Rust protection. Powder-coated finishes are more durable than chrome plating in humid environments. Look for "powder coated" in the product description, not just "black finish."

Assembly quality. A rack with 12 shelves that takes 3 hours to assemble with tiny bolts will frustrate you. Check reviews specifically mentioning assembly time and hardware quality.

FAQ

How many pairs of shoes does a large garage shoe rack hold? Most large shoe racks (6+ tiers, 36 to 48 inches wide) hold 30 to 50 pairs of standard adult shoes. Actual capacity depends on shoe size and whether you're using every shelf efficiently. Kids' shoes take less space and you can often double up pairs per shelf slot.

Can I leave shoes in an unheated garage during winter? Most shoes handle cold temperatures fine as long as they can dry out between uses. The issue is wet shoes freezing solid, which can crack leather or damage glue bonds. Store wet shoes where they can dry before temperatures drop overnight. Rubber and synthetic materials handle freezing better than leather.

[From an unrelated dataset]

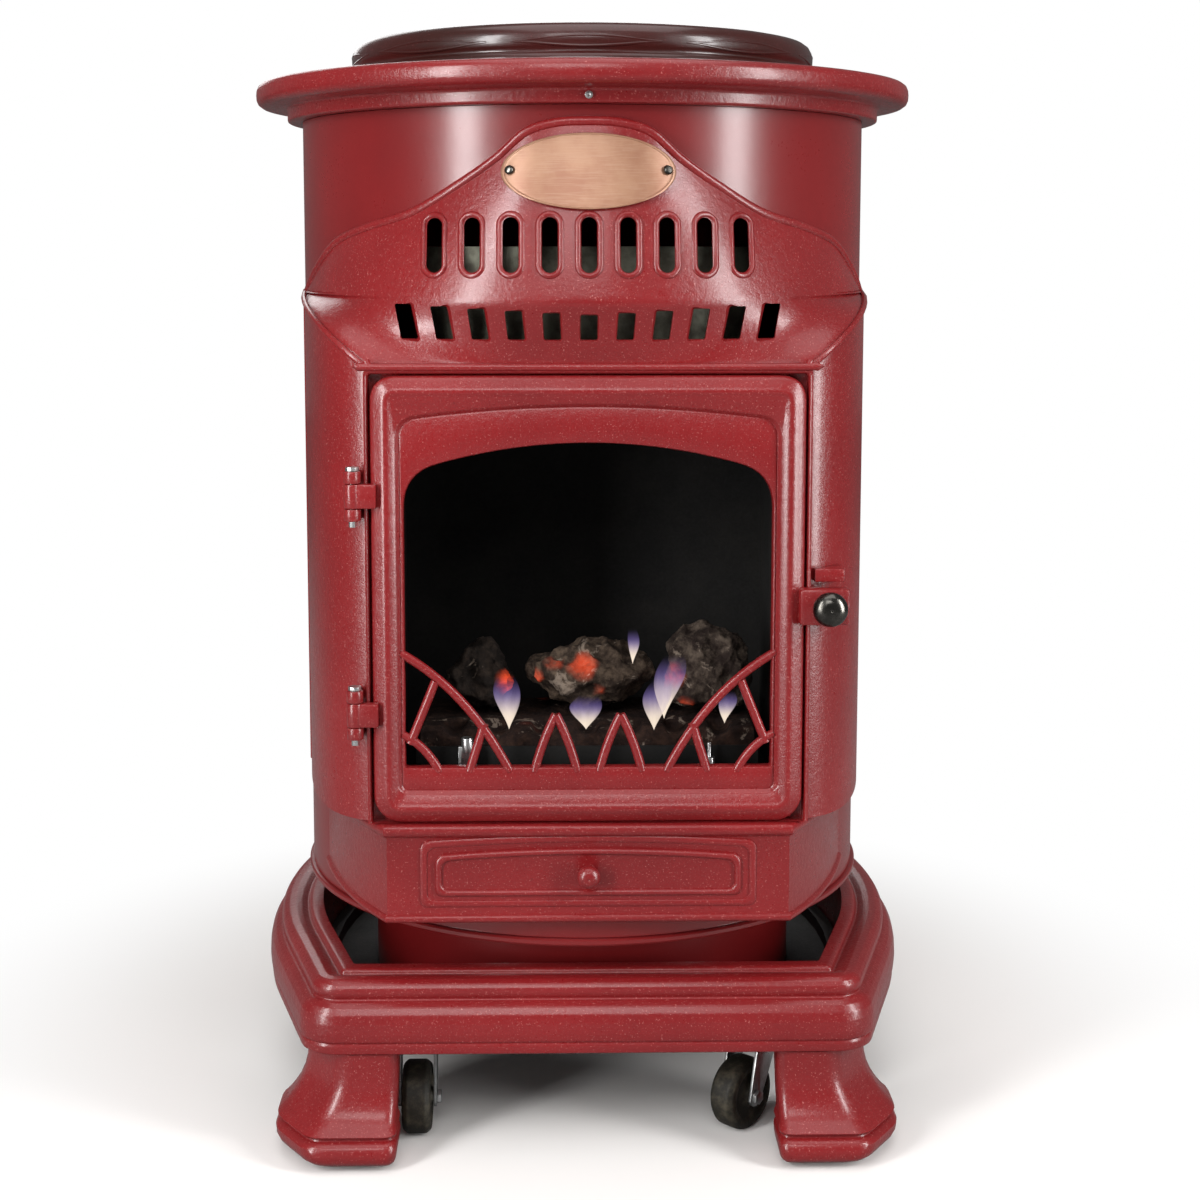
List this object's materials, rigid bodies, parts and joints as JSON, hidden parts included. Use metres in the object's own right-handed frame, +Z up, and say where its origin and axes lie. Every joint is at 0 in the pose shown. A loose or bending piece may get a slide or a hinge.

What's the best way to keep a garage shoe rack from rusting? Buy powder-coated steel rather than chrome-plated wire. Apply a thin coat of paste wax to any exposed metal edges twice a year. If you're in a very humid climate, keep a small desiccant container near the rack and replace it every few months.

Should I use a shoe rack with or without a back panel? No back panel is better in a garage. Open designs let air circulate around shoes so they dry out faster, and there's nowhere for mold to grow in the back corners. Back panels are mostly an aesthetic choice for indoor storage where airflow doesn't matter as much.

Putting It Together

The right large garage shoe rack depends most on your wall situation and floor space budget. If you have studs to anchor into and limited floor room, wall-mounted is almost always the better long-term choice. If you want flexibility and easier installation, a heavy-gauge powder-coated freestanding unit in the 6 to 8 tier range will handle most family situations.

Count your shoes before you buy. The answer is always more than you expect, and buying a rack you'll outgrow in six months means doing this twice.